What is needed:
Repeat everything from the line holding "pendant_stone(i - 1);" to the line holding "if obj.type not", inclusive, exactly. Leave out the rest.

>> BEGIN Records to process

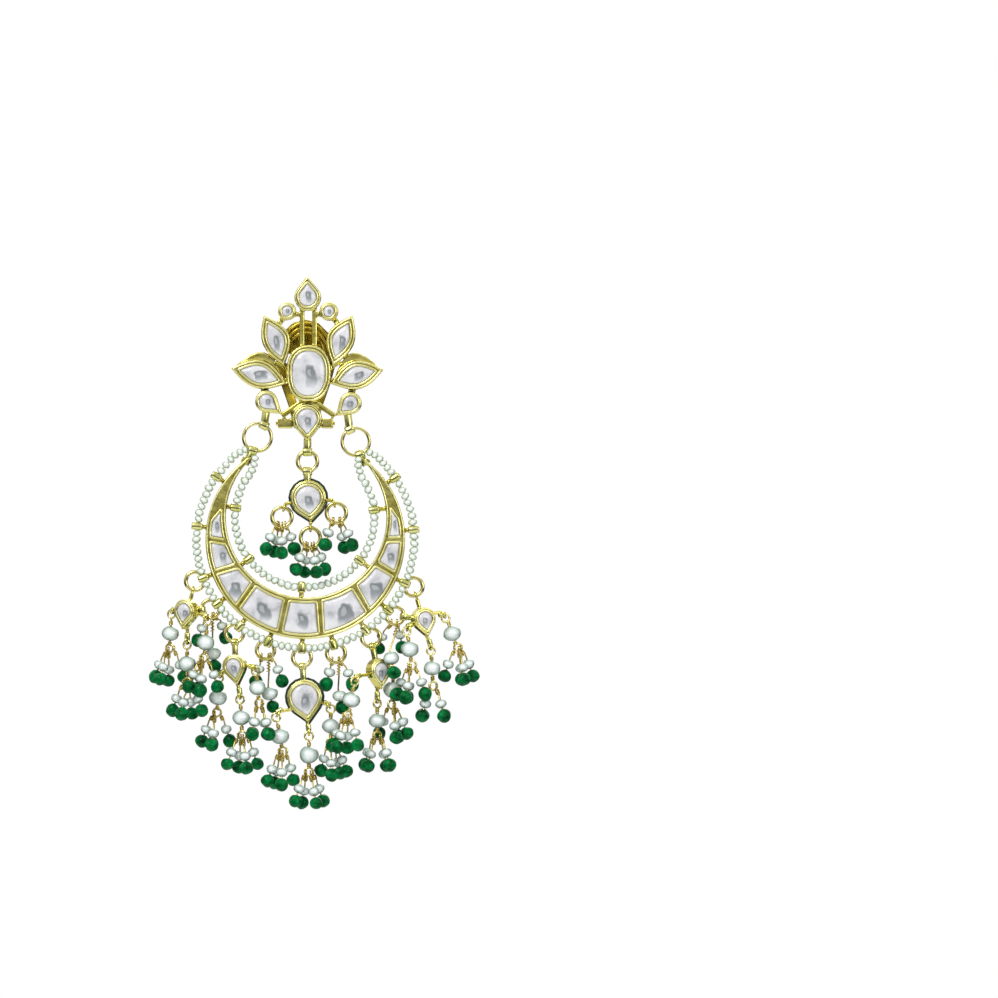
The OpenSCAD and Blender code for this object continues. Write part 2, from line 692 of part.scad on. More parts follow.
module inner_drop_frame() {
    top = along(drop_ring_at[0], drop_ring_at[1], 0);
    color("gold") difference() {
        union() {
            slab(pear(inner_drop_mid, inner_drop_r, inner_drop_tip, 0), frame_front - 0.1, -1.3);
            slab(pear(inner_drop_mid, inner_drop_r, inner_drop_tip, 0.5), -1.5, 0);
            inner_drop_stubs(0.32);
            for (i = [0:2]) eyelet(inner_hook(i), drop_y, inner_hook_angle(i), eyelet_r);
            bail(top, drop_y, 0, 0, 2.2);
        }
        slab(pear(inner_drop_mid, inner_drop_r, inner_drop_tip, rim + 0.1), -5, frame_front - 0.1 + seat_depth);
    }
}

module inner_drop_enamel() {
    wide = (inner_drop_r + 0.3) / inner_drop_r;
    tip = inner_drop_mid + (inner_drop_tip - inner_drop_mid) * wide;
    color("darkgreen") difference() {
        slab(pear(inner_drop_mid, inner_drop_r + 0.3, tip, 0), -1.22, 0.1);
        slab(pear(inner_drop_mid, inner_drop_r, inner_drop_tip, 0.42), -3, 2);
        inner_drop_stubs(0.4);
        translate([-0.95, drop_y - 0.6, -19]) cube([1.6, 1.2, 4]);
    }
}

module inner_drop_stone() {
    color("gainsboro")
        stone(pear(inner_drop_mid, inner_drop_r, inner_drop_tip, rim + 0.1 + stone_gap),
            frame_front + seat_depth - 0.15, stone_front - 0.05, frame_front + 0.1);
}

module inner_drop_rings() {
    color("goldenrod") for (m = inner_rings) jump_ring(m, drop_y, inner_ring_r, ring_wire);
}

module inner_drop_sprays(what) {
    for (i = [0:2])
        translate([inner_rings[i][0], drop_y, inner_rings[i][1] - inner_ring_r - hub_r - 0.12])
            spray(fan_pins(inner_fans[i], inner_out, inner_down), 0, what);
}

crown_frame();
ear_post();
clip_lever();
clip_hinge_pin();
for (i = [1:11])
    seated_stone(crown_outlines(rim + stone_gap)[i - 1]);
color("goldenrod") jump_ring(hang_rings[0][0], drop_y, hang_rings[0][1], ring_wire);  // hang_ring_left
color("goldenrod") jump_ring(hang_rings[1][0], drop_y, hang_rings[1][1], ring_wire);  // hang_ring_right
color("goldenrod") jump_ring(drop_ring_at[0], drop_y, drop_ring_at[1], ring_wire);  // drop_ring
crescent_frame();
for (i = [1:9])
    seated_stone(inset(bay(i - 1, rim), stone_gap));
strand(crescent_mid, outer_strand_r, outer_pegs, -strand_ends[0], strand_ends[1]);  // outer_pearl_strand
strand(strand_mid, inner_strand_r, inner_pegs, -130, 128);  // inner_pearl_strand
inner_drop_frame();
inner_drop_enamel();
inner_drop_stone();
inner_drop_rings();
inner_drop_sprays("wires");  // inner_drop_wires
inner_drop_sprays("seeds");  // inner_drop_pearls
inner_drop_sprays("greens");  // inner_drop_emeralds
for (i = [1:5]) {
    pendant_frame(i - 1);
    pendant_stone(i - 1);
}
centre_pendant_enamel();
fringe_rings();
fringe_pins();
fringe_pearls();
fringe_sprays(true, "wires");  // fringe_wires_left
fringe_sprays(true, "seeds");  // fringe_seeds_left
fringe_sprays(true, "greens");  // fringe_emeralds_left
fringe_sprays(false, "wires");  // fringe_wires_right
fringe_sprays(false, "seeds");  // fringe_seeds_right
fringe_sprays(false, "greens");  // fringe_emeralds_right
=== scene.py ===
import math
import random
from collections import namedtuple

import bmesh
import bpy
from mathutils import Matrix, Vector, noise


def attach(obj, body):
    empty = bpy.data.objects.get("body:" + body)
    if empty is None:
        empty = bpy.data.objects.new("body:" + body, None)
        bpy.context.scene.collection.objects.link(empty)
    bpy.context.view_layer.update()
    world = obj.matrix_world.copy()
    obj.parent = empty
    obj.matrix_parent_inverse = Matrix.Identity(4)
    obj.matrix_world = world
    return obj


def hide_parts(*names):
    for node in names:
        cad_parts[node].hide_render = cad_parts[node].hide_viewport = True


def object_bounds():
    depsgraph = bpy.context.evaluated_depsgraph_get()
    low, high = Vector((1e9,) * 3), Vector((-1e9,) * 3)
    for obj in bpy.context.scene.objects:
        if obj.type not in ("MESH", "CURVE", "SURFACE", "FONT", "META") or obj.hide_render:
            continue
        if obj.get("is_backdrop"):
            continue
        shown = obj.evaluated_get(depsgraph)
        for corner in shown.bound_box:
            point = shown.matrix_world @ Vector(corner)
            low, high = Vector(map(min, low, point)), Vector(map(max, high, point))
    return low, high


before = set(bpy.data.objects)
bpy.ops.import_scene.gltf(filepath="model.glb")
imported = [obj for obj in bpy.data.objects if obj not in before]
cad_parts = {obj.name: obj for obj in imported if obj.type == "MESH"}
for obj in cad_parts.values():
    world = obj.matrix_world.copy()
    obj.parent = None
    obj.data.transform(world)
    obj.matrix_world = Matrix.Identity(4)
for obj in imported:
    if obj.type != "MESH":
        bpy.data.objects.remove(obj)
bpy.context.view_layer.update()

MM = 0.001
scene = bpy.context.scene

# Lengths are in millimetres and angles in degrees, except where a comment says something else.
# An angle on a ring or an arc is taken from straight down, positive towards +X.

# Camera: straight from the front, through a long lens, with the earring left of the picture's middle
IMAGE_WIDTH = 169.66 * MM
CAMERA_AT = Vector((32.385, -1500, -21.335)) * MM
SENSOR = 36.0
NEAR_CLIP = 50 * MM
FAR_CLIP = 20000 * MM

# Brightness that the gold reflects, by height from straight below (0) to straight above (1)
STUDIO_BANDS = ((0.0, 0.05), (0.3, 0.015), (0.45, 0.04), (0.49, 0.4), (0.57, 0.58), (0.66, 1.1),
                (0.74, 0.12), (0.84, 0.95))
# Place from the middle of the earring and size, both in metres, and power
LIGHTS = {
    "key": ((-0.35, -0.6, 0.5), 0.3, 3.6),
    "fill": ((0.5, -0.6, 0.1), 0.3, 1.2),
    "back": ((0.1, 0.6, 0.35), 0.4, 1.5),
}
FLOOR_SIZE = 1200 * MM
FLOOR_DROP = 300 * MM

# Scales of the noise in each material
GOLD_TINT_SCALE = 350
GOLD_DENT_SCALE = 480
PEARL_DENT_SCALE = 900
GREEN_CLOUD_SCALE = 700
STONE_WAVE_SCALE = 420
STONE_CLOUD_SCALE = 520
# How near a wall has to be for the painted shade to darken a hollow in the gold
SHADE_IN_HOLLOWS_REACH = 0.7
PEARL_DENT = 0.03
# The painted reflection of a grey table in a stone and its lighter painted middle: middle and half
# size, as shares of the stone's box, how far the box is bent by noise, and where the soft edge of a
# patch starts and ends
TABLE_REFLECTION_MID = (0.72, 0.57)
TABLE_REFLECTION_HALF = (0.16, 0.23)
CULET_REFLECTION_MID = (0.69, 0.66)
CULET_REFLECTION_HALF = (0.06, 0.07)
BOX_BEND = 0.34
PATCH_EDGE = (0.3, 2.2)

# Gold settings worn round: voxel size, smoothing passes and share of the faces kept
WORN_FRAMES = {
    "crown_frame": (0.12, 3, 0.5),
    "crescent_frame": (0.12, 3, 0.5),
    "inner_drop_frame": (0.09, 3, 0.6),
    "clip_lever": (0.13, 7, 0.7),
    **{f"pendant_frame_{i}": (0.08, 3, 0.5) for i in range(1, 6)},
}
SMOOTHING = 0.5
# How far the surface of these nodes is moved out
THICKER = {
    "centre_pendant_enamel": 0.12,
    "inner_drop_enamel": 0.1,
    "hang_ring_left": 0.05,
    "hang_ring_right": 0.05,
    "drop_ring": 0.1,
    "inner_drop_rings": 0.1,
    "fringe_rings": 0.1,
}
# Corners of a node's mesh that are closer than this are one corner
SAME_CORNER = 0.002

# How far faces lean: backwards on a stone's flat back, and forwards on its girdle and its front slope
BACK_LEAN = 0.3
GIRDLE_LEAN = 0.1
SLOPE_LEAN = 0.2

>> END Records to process
>> BEGIN Records to process

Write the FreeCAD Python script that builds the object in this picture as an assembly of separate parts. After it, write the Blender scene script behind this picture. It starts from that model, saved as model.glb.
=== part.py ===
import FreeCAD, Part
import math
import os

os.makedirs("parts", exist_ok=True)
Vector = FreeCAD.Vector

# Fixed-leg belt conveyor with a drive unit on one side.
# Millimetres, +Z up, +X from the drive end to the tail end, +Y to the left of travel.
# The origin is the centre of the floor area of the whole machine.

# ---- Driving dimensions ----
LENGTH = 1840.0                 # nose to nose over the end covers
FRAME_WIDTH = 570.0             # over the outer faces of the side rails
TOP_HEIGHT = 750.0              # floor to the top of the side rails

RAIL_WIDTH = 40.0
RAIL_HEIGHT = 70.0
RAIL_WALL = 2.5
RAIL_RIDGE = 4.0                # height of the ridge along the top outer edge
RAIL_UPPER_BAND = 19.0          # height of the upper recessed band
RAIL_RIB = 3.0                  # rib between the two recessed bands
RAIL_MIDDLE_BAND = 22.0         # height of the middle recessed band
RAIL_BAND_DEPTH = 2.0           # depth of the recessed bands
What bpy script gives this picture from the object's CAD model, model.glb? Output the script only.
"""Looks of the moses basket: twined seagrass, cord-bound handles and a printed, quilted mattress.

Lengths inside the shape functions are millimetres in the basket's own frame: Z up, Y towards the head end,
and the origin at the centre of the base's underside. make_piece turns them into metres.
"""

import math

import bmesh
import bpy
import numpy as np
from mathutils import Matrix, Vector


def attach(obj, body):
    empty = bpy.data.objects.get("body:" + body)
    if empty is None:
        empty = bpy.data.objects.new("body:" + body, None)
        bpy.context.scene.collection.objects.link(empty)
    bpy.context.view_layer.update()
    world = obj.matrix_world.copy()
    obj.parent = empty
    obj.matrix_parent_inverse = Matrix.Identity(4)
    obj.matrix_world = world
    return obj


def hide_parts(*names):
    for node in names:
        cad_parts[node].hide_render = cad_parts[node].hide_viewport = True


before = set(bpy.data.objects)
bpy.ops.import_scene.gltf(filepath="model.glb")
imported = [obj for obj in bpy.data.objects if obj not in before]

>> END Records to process
>> BEGIN Records to process

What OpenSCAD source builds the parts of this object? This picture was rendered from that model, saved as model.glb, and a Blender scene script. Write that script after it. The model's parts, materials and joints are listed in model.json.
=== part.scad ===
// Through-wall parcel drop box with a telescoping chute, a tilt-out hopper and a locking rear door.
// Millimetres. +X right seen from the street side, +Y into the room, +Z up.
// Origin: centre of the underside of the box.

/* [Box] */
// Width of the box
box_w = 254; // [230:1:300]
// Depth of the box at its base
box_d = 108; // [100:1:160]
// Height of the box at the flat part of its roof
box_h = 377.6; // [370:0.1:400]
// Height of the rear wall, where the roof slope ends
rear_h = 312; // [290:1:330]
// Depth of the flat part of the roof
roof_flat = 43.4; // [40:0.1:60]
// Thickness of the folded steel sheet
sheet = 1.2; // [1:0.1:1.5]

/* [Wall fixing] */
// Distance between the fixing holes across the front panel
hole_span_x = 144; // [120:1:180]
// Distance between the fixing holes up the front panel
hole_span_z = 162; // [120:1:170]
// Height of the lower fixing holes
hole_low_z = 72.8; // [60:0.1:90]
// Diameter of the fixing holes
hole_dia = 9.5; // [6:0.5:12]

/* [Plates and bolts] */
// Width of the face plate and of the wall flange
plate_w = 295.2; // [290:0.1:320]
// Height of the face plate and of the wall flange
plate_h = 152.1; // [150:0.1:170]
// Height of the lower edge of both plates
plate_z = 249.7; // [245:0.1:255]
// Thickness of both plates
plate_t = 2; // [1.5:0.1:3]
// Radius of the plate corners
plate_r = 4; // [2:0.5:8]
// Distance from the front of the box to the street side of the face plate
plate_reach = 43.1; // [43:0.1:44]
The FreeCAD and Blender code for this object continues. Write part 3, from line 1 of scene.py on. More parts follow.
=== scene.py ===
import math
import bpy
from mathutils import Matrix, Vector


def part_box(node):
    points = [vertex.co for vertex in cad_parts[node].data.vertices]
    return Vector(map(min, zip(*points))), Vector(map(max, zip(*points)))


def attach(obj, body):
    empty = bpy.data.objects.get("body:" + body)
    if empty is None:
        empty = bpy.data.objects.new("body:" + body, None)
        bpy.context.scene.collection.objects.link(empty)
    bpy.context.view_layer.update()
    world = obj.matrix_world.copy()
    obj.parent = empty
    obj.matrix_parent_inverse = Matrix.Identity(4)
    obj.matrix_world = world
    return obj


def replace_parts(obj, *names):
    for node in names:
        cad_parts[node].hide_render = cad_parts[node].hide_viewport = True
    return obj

>> END Records to process

Answer to this problem:
    pendant_stone(i - 1);
}
centre_pendant_enamel();
fringe_rings();
fringe_pins();
fringe_pearls();
fringe_sprays(true, "wires");  // fringe_wires_left
fringe_sprays(true, "seeds");  // fringe_seeds_left
fringe_sprays(true, "greens");  // fringe_emeralds_left
fringe_sprays(false, "wires");  // fringe_wires_right
fringe_sprays(false, "seeds");  // fringe_seeds_right
fringe_sprays(false, "greens");  // fringe_emeralds_right
=== scene.py ===
import math
import random
from collections import namedtuple

import bmesh
import bpy
from mathutils import Matrix, Vector, noise


def attach(obj, body):
    empty = bpy.data.objects.get("body:" + body)
    if empty is None:
        empty = bpy.data.objects.new("body:" + body, None)
        bpy.context.scene.collection.objects.link(empty)
    bpy.context.view_layer.update()
    world = obj.matrix_world.copy()
    obj.parent = empty
    obj.matrix_parent_inverse = Matrix.Identity(4)
    obj.matrix_world = world
    return obj


def hide_parts(*names):
    for node in names:
        cad_parts[node].hide_render = cad_parts[node].hide_viewport = True


def object_bounds():
    depsgraph = bpy.context.evaluated_depsgraph_get()
    low, high = Vector((1e9,) * 3), Vector((-1e9,) * 3)
    for obj in bpy.context.scene.objects:
        if obj.type not in ("MESH", "CURVE", "SURFACE", "FONT", "META") or obj.hide_render:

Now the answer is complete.